Fans of Arthur Conan Doyle’s Sherlock Holmes will know that his nemesis, Professor James Moriarty, is a brilliant mathematician. Here is what Holmes says about him in The Adventure of the Final Problem:
‘‘He is a man of good birth and excellent education, endowed by nature with a phenomenal mathematical faculty. At the age of twenty-one he wrote a treatise upon the binomial theorem, which has had a European vogue. On the strength of it he won the mathematical chair at one of our smaller universities, and had, to all appearances, a most brilliant career before him.’’
As Holmes goes on to explain, though, Moriarty has a dark side and is now London’s top criminal leader. In this story, Holmes and Watson find the man such a dangerous enemy that they end up having to leave London for a time. They end up in Switzerland, where Holmes and Moriarty have a climactic meeting at the Reichenbach Falls. Of course, if you are a fan of these stories, you’ll know the saga doesn’t end there…
Plenty of the action in Agatha Christie’s Cat Among the Pigeons takes place at Meadowbank, an exclusive school for girls. The school is very capably run by Honoria Bulstrode. But she depends very much on Miss Chadwick, the mathematics mistress and the co-founder of the school. Miss Chadwick is a bit vague when she talks and she’s hardly a fashionable dresser. But she is a brilliant mathematician, and passionately devoted to the school. When games mistress Grace Springer is shot in the school’s new Sports Pavilion, Miss Chadwick is one of the two people who discover the body. Then, there’s a disappearance. And another murder. One of the pupils, Julia Upjohn, discovers an important clue to the events at the school. She visits Hercule Poirot, who knows a good friend of her mother’s, and tells him what she knows. Poirot goes back to Meadowbank with her to investigate; and in the end, he finds out the connection between the murders, the disappearance, and a revolution in a Middle East country.

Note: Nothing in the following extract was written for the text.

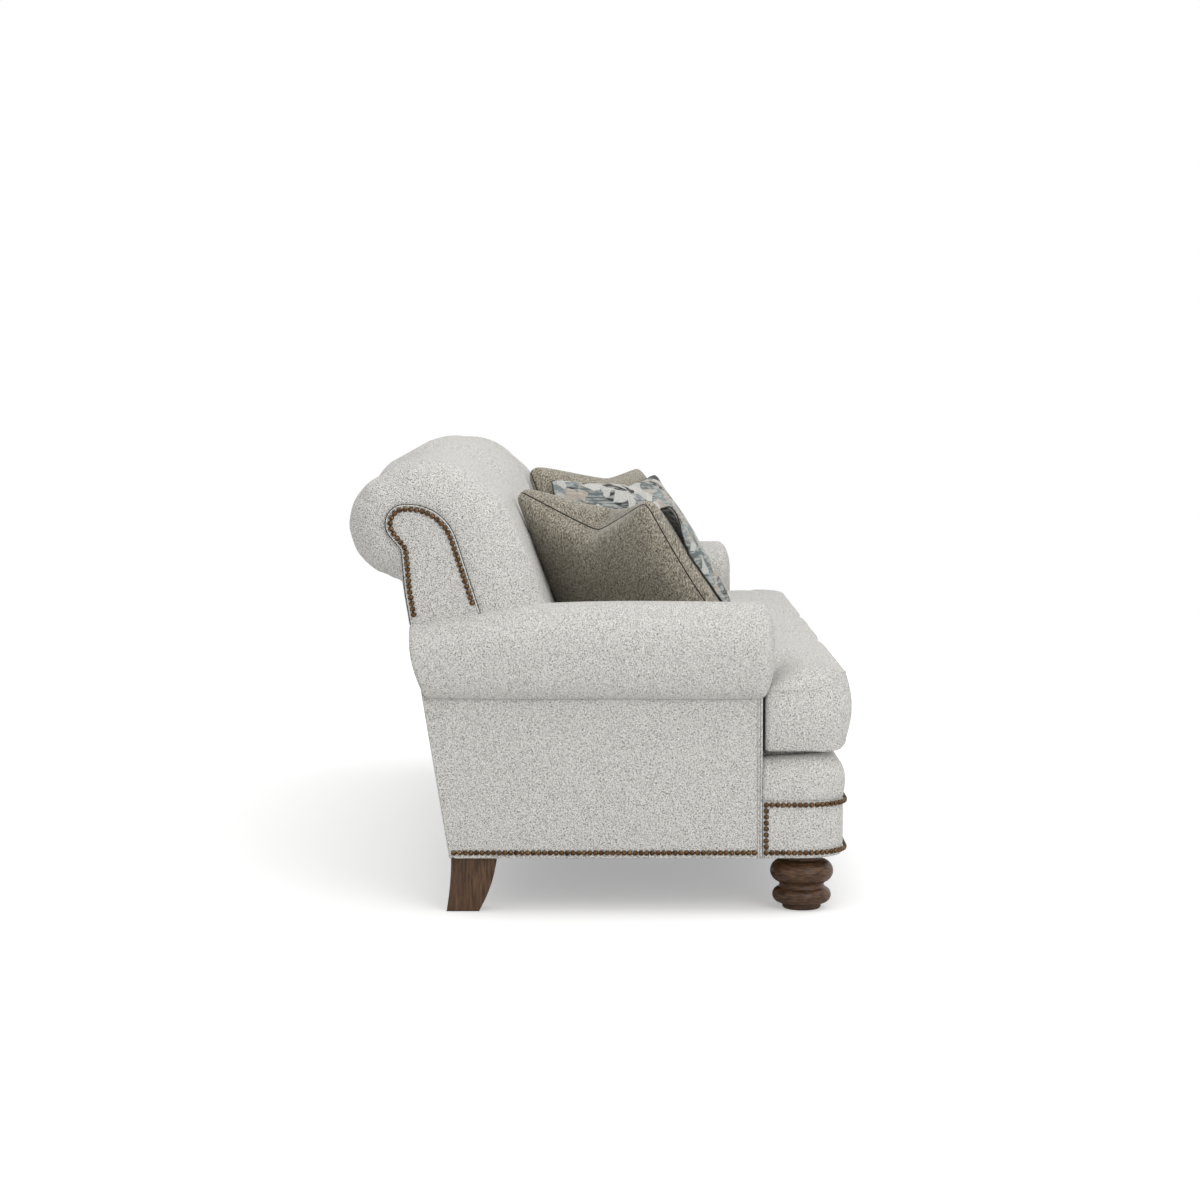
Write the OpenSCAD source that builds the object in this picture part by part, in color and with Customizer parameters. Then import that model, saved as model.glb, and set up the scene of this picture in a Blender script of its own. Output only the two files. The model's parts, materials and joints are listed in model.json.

In Peter Høeg’s Smilla’s Sense of Snow (AKA Miss Smilla’s Feeling For Snow), we are introduced to Smilla Jaspersen. She’s half-Inuit and half-Danish, but was originally raised among her mother’s people on Greenland. She’s since moved to Copenhagen and, after a troubled childhood and adolescence, has become a mathematician and scientist. She forms a friendship with a young boy Isaiah Christiansen, who lives in the same building and is also a Greenlander. When Isaiah falls (or jumps, or is pushed) from the roof of the building, Smilla takes a special interest in his death. The police account is that the boy was playing on the roof and accidentally fell. But that’s not what the snow patterns say. So Smilla begins to ask some questions. The trail leads back to Greenland and to a particular expedition there. And it’s mathematics, science and a deep knowledge of snow and ice that give Smilla the answers.
Keigo Higashino also uses mathematics in his series featuring physicist/mathematician Dr. Manabu ‘Galileo’ Yukawa. In The Devotion of Suspect X, Tokyo police officer Shunpei Kasanagi investigates the murder of Shinji Togashi. The victim’s ex-wife Yasuko Hanaoka comes under suspicion, but Kasanagi can’t find any really good evidence to connect her with the crime. So he brings in Galileo to consult on the case. It’s not long before Galileo sees that he is up against a formidable opponent (and former college mate) Tetsuya Ishigami, a mathematics teacher who lives in the same building as Yasuko Hanaoka. Ishigami has fallen in love with her and would do anything to protect her. In this case, mathematics and physics are woven throughout the novel.
There are also mathematics-related mysteries intended for younger readers. For instance, Leith Hathout’s Crimes and Mathdemeanors is a collection of stories featuring fourteen-year-old Ravi, a math genius who helps the local police solve crimes. Readers who remember the Encyclopedia Brown mysteries will find this a similar sort of context. What’s interesting in this collection is that mathematics principles are used to solve the cases.
There are even crime writers who are mathematicians. For instance, fans of the Michael Stanley writing duo’s Detective David ‘Kubu’ Bengu series may know that one half of that duo, Michael Sears, is a mathematician. His specialty was applied mathematics (e.g. image analysis and ecological modeling).
So you see? Mathematics is everywhere, including crime fiction. Now, if you’ll excuse me, I think I’ll have a piece of π.
*NOTE: The title of this post is a line from Kate Bush’s π.